• [Instruction]:
Restrict the output to the lines below starting at the one that contains "coil = sweep(section, path=helix, is_frenet=True)" and ending at the one that contains "if empty is", and restate them word for word, both ends included.

• [Provided material]:
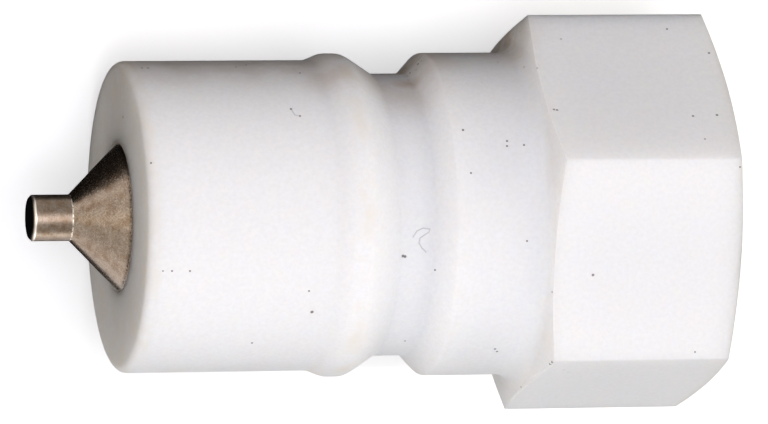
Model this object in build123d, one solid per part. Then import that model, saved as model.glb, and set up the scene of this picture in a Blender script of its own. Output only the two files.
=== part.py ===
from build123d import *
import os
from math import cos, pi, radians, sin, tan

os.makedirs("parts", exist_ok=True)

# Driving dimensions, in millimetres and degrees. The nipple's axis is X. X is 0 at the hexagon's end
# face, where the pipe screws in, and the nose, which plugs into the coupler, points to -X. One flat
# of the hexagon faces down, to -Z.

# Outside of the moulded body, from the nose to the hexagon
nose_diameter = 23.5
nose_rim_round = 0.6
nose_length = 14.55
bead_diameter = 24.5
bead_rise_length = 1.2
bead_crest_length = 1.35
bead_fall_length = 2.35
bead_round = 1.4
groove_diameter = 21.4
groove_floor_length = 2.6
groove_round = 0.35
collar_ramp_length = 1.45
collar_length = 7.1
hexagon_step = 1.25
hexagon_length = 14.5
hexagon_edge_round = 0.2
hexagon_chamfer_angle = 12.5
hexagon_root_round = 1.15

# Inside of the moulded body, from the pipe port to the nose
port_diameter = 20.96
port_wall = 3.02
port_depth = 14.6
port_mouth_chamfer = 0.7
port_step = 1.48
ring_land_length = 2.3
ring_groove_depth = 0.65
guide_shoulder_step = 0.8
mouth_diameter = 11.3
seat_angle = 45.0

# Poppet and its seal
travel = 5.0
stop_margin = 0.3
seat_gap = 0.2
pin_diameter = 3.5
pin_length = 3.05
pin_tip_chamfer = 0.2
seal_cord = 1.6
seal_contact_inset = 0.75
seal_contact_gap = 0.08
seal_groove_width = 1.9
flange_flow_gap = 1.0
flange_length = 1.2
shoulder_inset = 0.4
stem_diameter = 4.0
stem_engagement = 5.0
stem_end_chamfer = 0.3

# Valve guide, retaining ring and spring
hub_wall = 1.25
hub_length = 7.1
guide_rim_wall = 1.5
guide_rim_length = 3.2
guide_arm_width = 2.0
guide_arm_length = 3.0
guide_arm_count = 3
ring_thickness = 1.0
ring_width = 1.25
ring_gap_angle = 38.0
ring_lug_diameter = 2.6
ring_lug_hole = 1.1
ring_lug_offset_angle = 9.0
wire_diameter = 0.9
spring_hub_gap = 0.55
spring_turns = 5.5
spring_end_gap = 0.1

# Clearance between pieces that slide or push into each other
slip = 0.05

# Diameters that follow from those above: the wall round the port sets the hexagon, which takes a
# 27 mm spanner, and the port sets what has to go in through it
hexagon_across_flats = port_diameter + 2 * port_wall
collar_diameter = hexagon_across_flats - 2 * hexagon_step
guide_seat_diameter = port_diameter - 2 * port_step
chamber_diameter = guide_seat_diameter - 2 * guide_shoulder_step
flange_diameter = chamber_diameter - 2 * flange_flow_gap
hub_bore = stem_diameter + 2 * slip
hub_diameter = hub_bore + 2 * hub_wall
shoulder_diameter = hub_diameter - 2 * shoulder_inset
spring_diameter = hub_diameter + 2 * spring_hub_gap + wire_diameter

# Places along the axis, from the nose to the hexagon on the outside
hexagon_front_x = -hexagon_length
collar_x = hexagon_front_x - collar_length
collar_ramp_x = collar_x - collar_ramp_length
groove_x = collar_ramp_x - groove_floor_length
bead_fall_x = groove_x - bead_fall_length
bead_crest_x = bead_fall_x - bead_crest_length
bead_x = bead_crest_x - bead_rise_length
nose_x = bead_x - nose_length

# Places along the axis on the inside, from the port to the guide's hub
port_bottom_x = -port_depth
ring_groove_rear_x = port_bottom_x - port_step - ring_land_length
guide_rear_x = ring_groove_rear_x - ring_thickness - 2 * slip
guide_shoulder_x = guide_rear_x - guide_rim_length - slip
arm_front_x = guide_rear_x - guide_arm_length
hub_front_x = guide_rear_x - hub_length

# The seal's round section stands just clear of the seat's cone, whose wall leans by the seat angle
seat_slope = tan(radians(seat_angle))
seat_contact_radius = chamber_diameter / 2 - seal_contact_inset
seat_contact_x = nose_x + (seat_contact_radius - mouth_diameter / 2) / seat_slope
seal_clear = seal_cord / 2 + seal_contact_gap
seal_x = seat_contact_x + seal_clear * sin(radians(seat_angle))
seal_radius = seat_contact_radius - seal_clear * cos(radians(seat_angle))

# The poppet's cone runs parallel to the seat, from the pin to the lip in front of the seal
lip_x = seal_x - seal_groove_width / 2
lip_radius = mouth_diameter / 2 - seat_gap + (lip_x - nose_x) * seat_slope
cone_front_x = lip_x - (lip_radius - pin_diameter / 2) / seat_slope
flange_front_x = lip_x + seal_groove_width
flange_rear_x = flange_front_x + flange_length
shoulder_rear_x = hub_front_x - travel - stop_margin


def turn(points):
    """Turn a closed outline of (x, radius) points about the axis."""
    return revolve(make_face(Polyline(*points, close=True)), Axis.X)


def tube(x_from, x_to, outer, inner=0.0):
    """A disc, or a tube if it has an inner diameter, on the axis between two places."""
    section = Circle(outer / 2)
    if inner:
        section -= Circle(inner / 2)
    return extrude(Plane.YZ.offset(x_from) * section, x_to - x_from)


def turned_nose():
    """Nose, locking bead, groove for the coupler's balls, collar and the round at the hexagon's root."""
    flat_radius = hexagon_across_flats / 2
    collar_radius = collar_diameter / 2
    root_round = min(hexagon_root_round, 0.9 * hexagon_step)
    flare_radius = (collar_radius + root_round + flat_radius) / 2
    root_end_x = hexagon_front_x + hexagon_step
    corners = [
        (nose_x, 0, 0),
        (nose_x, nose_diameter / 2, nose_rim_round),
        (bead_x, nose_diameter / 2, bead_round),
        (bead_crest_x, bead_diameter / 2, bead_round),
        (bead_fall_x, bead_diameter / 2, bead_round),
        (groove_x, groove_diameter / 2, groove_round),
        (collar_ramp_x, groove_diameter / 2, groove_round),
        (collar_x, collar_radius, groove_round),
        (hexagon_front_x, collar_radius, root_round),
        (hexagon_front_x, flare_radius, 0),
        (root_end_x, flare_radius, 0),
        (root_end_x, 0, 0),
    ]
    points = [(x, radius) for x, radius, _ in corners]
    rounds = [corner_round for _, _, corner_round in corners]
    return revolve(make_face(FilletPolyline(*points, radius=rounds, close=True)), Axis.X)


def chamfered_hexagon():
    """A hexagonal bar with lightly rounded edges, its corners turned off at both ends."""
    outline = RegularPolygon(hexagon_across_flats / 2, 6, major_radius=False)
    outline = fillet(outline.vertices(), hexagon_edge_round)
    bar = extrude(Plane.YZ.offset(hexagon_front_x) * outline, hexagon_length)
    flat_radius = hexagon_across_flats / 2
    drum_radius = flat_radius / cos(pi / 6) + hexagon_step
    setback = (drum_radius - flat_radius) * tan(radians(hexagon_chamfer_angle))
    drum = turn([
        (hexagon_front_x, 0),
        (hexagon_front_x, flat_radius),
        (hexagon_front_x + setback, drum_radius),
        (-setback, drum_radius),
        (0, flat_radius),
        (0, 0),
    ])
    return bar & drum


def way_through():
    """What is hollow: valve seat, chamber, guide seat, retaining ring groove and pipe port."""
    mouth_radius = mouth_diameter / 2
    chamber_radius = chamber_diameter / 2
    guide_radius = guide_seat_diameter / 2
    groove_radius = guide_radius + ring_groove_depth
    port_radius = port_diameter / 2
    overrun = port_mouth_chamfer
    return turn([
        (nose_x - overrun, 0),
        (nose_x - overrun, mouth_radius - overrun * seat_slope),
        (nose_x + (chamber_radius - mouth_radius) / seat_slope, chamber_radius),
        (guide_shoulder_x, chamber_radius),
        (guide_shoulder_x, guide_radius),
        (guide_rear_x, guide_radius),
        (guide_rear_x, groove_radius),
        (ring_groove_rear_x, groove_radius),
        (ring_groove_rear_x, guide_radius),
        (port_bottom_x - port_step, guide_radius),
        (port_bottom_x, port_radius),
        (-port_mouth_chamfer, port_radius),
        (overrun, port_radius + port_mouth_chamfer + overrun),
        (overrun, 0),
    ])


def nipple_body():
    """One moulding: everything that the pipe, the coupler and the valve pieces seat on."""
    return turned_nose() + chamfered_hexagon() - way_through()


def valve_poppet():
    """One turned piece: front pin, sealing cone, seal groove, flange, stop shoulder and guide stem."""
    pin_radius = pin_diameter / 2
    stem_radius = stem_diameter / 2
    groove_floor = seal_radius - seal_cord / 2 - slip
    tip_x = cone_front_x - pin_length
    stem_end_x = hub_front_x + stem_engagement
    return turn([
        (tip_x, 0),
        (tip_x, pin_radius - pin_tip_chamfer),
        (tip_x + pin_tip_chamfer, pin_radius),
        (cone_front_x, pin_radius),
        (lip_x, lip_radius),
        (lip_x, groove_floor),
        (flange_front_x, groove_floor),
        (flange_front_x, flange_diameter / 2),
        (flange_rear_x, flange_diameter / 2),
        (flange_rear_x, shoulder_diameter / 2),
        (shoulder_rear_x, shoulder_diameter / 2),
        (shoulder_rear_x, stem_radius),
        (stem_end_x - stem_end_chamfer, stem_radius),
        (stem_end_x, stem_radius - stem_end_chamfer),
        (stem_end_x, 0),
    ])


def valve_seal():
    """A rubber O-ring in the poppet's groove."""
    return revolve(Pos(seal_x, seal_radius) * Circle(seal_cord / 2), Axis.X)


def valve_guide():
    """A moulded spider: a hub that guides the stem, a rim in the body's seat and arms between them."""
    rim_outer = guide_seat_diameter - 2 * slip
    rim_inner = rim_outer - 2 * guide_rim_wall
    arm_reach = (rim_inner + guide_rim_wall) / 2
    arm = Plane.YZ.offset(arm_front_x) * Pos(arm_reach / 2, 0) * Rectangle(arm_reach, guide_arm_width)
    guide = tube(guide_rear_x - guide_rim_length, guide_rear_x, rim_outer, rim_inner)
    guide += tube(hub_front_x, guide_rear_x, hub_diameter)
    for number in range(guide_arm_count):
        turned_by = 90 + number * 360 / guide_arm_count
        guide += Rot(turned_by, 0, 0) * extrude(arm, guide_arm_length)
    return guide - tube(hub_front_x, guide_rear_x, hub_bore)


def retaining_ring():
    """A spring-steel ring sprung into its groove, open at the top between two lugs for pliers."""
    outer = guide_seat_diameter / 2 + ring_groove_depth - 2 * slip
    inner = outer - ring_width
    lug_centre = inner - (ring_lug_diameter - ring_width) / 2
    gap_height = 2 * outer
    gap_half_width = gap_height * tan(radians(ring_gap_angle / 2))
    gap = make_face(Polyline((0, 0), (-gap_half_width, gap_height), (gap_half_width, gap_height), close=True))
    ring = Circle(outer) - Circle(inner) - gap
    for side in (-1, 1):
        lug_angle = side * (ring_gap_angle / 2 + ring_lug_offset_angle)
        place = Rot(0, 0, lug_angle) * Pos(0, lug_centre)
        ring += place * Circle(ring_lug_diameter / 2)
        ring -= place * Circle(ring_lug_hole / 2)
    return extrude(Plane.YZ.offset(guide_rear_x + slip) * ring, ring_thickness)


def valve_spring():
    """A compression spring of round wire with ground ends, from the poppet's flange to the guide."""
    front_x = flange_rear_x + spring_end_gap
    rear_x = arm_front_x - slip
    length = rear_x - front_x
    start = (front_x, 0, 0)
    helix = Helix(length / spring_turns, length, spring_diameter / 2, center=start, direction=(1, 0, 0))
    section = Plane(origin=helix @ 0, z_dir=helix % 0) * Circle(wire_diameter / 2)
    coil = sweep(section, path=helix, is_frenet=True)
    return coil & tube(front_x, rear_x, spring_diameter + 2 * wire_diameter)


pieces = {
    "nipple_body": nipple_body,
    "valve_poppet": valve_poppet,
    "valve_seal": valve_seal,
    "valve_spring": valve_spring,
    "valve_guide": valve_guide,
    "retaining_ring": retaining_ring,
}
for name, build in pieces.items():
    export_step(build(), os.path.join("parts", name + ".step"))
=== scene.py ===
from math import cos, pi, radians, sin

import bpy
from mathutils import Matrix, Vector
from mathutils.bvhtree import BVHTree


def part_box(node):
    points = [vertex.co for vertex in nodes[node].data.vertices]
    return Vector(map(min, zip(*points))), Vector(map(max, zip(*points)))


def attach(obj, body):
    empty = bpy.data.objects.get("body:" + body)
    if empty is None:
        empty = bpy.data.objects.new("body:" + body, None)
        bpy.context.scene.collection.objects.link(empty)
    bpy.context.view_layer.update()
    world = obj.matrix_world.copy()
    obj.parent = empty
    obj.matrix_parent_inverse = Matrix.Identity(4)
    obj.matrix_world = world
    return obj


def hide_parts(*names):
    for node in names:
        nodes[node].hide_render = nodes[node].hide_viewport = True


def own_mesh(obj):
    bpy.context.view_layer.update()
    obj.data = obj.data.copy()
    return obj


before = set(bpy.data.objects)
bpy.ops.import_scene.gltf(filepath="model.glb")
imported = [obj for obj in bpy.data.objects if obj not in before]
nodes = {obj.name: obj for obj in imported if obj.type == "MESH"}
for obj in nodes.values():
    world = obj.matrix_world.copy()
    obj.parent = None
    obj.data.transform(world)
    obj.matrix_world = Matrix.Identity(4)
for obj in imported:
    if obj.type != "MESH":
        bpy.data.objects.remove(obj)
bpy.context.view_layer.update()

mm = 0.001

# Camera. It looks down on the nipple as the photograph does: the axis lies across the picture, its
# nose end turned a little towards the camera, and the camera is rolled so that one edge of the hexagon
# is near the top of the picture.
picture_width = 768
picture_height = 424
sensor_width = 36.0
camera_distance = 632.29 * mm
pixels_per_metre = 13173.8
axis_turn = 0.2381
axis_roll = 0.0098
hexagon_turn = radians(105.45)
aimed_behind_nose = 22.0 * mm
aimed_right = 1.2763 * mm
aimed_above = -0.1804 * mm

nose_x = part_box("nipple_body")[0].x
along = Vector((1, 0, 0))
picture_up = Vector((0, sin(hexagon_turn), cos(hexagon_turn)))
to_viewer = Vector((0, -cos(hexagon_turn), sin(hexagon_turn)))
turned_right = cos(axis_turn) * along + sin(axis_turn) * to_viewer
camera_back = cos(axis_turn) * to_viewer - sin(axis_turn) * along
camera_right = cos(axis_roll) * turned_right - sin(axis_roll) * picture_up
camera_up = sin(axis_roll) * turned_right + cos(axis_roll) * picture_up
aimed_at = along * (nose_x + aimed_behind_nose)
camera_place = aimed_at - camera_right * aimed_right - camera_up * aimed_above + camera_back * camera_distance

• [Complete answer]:
    coil = sweep(section, path=helix, is_frenet=True)
    return coil & tube(front_x, rear_x, spring_diameter + 2 * wire_diameter)


pieces = {
    "nipple_body": nipple_body,
    "valve_poppet": valve_poppet,
    "valve_seal": valve_seal,
    "valve_spring": valve_spring,
    "valve_guide": valve_guide,
    "retaining_ring": retaining_ring,
}
for name, build in pieces.items():
    export_step(build(), os.path.join("parts", name + ".step"))
=== scene.py ===
from math import cos, pi, radians, sin

import bpy
from mathutils import Matrix, Vector
from mathutils.bvhtree import BVHTree


def part_box(node):
    points = [vertex.co for vertex in nodes[node].data.vertices]
    return Vector(map(min, zip(*points))), Vector(map(max, zip(*points)))


def attach(obj, body):
    empty = bpy.data.objects.get("body:" + body)
    if empty is None:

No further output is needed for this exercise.